Chevy Equinox vs. Ford Escape
The Ford Escape has a depreciation rate similar to the Equinox, with both vehicles losing around 60%–65% of their value over five years. Brand loyalty and regional preferences often influence which is the better long-term buy.
Leasing vs. Buying: Depreciation Considerations
If depreciation is a major concern, leasing a Chevy Equinox might be a viable alternative to buying. Lease agreements typically last 2–3 years, which means the lessee returns the vehicle before it hits the steep depreciation in years 4 and 5.
However, buying allows you to build equity in the vehicle and offers flexibility with mileage and customization. If you’re planning to keep the Equinox for many years, depreciation becomes less of a concern since the cost spreads out over a longer ownership period.
Tips to Minimize Depreciation Impact
While depreciation is inevitable, you can take steps to reduce its impact:
- Buy used or certified pre-owned: Purchasing a 2- to 3-year-old Equinox avoids the steepest part of the depreciation curve.
- Keep mileage low: Limit unnecessary trips and consider alternate commuting methods.
- Maintain the vehicle well: Keep up with oil changes, tire rotations, and inspections.
- Choose popular colors: Neutral tones like black, white, and silver tend to hold value better.
- Sell or trade-in at the right time: Timing your sale before a new model is released can preserve value.
Conclusion
Understanding how the Chevy Equinox depreciates over five years is essential for anyone considering a new or used vehicle.

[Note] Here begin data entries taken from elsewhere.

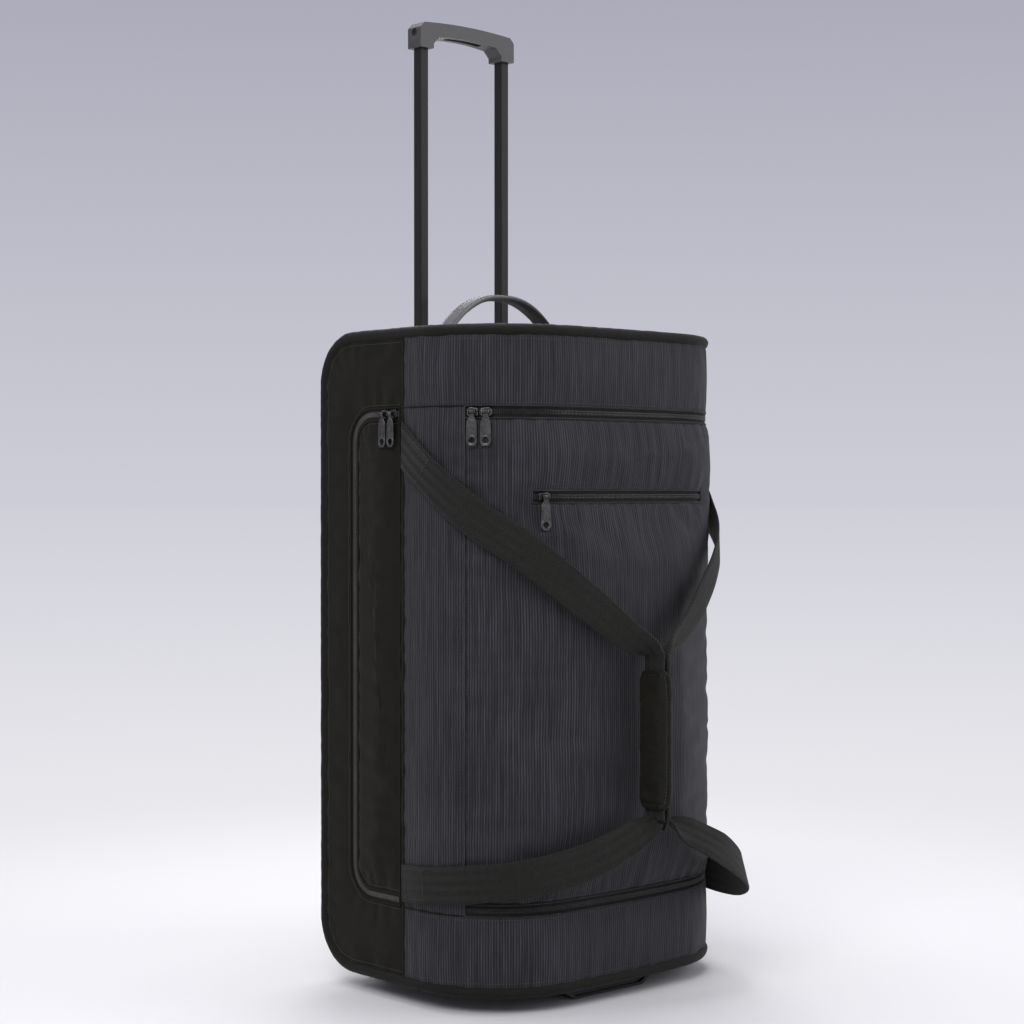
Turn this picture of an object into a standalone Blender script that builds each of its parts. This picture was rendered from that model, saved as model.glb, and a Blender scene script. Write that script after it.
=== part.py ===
"""A wheeled sports kit bag that stands on end, with a telescopic handle, hinged zip flaps and carry straps.

Frame: +X is the width, the opening faces -Y, the trolley handle and the wheels are at +Y, and +Z is up.
Fabric panels are drawn flat and then wrapped round the body, as they are when they are sewn.
"""

import math

import bmesh
import bpy
from mathutils import Matrix, Vector

# ---------------------------------------------------------------- driving dimensions, in metres
GAP = 0.0003  # between pieces that touch
RUNNING = 0.0005  # between pieces that slide or turn on each other

BODY_WIDTH = 0.395
BODY_DEPTH = 0.285
BODY_HEIGHT = 0.700
GROUND_CLEARANCE = 0.020
FRONT_CORNER_RADIUS = 0.115
FRONT_RADIUS = 1.2
BACK_CORNER_RADIUS = 0.055
WALL = 0.003

PIPING_RADIUS = 0.0065
PIPING_PROUD = 0.003

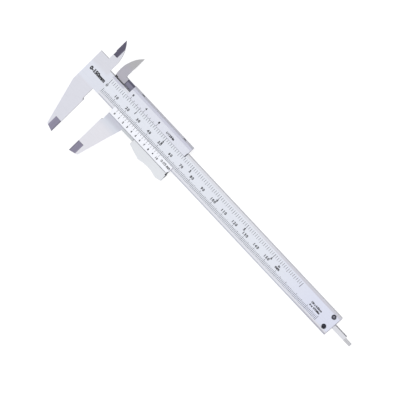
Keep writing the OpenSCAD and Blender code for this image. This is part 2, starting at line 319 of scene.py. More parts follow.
def black_oxide(name):
    """Dull black steel, with almost no sheen."""
    material, tree, shader = new_material(name)
    speckle = noise(tree, object_place(tree), SPECKLE)
    tint = mix_colour(tree, spread(tree, speckle, 0.0, 1.0), OXIDE_DARK, OXIDE_LIGHT)
    tree.links.new(tint, shader.inputs["Base Color"])
    shader.inputs["Roughness"].default_value = 0.5
    shader.inputs["Specular IOR Level"].default_value = 0.12
    bump(tree, shader, speckle, FINE_RELIEF)
    return material


def ink(name, colour):
    """Paint in the engraved marks: matte, a little uneven."""
    material, tree, shader = new_material(name)
    speckle = noise(tree, object_place(tree), INK_SPECKLE, detail=3.0)
    tint = mix_colour(tree, spread(tree, speckle, 0.0, 1.0), colour, tuple(c * 1.6 + 0.01 for c in colour))
    tree.links.new(tint, shader.inputs["Base Color"])
    tree.links.new(spread(tree, speckle, 0.5, 0.7), shader.inputs["Roughness"])
    bump(tree, shader, speckle, FINE_RELIEF)
    return material


# ---- finishes of the CAD nodes, with painted shade and painted highlights ----

SATIN = (0.80, 0.825, 0.90)
SATIN_HEAD = (0.755, 0.76, 0.815)
SATIN_JAW = (0.775, 0.78, 0.84)
SATIN_SCALE = (0.835, 0.864, 0.926)
SATIN_RAIL = (0.81, 0.82, 0.87)
UPPER_RAIL = (0.763, 0.772, 0.82)
UPPER_RAIL_HEAD = (0.60, 0.605, 0.70)
SCALE_FAR = (0.78, 0.805, 0.925)
UPPER_RAIL_FAR = (0.655, 0.65, 0.715)
LOWER_RAIL_FAR = (0.61, 0.60, 0.655)
# the beam's top wall: ground, and painted darker as shade
BEAM_WALL = (0.28, 0.28, 0.31)
SATIN_MOVING_JAW = (0.83, 0.825, 0.87)
# painted shade on the moving jaw, darker and bluer towards the lower vernier face, deepest at its root
JAW_BLUE_SHADE = (0.73, 0.76, 0.83)
JAW_ROOT_SHADE = (0.625, 0.64, 0.715)
# painted shade on the ledge under the lower vernier face
LEDGE_SHADE = (0.628, 0.652, 0.675)
ROOT_SHADE = (0.34, 0.345, 0.37)
LOWER_VERNIER = (0.87, 0.885, 0.93)
UPPER_VERNIER = (0.90, 0.92, 1.0)
# painted shade in a thin line along the upper vernier face's lip
VERNIER_LIP_SHADE = (0.50, 0.50, 0.56)
# painted shade on the slider's outer bevel, tinted lilac
OUTER_LILAC_SHADE = (0.605, 0.612, 0.70)
# the moving inside jaw's face, darker than the front faces, and greyer towards its tip
LAYER_FACE_DARK = (0.48, 0.469, 0.518)
LAYER_TIP = (0.48, 0.478, 0.485)
# near-black painted shade on the walls of the moving inside jaw's layer, in the gap above the beam
LAYER_WALL_SHADE = (0.05, 0.05, 0.06)
# the recess floor, darker than the front faces, with painted shade along its edges
RECESS_FLOOR_DARK = (0.24, 0.235, 0.31)
RECESS_BORDER_SHADE = (0.12, 0.115, 0.16)
# the slider's top wall: ground, and painted darker as shade, less dark towards its far end
SLIDER_WALL = (0.27, 0.27, 0.32)
SLIDER_WALL_FAR = (0.37, 0.365, 0.42)
TIP_GROUND = (0.316, 0.298, 0.39)
# painted shade along a ground tip's measuring edge and under its shoulder
TIP_BORDER_SHADE = (0.16, 0.15, 0.2)
INNER_TIP_GROUND = (0.159, 0.148, 0.204)
# the ground end breaks of the beam and the slider, painted darker as shade at their ends
END_BREAK_SHADE = (0.42, 0.41, 0.47)
SHADOW = (0.012, 0.012, 0.016)
LEVER_STEEL = (0.85, 0.872, 0.897)
# painted shade on the lever's edge breaks
LEVER_RIM_SHADE = (0.52, 0.54, 0.55)
ROD_STEEL = (0.77, 0.775, 0.815)
ROD_TIP = (0.6, 0.6, 0.62)
# painted shade along the depth rod's upper edge and on its walls
ROD_EDGE_SHADE = (0.12, 0.12, 0.14)
ROD_WALL_SHADE = (0.04, 0.04, 0.05)
PLATE_STEEL = (0.62, 0.62, 0.66)
PIN_STEEL = (0.6, 0.6, 0.62)
WIRE_STEEL = (0.5, 0.5, 0.54)
WORN_CHROME = (0.86, 0.86, 0.89)
BRASS = (0.72, 0.53, 0.25)
# black screw heads, with painted highlights in their middles
HEAD_BLACK = (0.02, 0.02, 0.035)
HEAD_HIGHLIGHT_GREY = (0.34, 0.34, 0.40)
HEAD_HIGHLIGHT_DARK = (0.07, 0.07, 0.09)

SATIN_ROUGH = 0.36
RAIL_ROUGH = 0.33
VERNIER_ROUGH = 0.38
GROUND_ROUGH = 0.3
SHADOW_ROUGH = 0.4

TOP = MID_Z + 1.5 * MM         # every face above this height is one of the front faces
SCALE_TOP = MID_Z + 1.69 * MM  # between the graduated face and its rails
SCALE_FACE = (TOP, SCALE_TOP)
SCALE_X = FIXED_X + 3 * MM
BEAM_Y = (EDGE_Y, EDGE_Y + BEAM_H)
SCALE_FAR_X = FIXED_X + 175 * MM
RAIL_HEAD_X = (SCALE_X, SCALE_X + 10 * MM)
UPPER_RAIL_FAR_X = FIXED_X + 155 * MM
LOWER_RAIL_FAR_X = FIXED_X + 190 * MM
HEAD_Y = EDGE_Y + 12.5 * MM
LOWER_RAIL_Y = (EDGE_Y, EDGE_Y + 1.5 * MM)
UPPER_RAIL_Y = (EDGE_Y + 14.3 * MM, EDGE_Y + BEAM_H)
BEAM_TOP_WALL_Y = (EDGE_Y + 15.8 * MM, EDGE_Y + 16.2 * MM)
SKIN = 0.02 * MM               # keeps a bevel's zone off the wall next to it
BEVEL_W = 4.6 * MM
BEVEL_Y = EDGE_Y - 30.3 * MM
BEVEL_BORDER = 0.5 * MM
BEVEL_RIM = 0.35 * MM
INNER_BEVEL_W = 3.8 * MM
INNER_BEVEL_Y = (EDGE_Y + 25.2 * MM, None)
INNER_BEVEL_GAP = 0.2 * MM     # from the plane where the inside jaws pass each other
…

The SUV loses approximately 60% to 65% of its value within five years, with the steepest drops occurring in the first two years. However, smart buying decisions, good maintenance, and market timing can help mitigate the impact.
Whether you’re evaluating your current vehicle’s worth or planning a new purchase, keeping depreciation in mind helps you make financially sound choices that align with your long-term driving needs.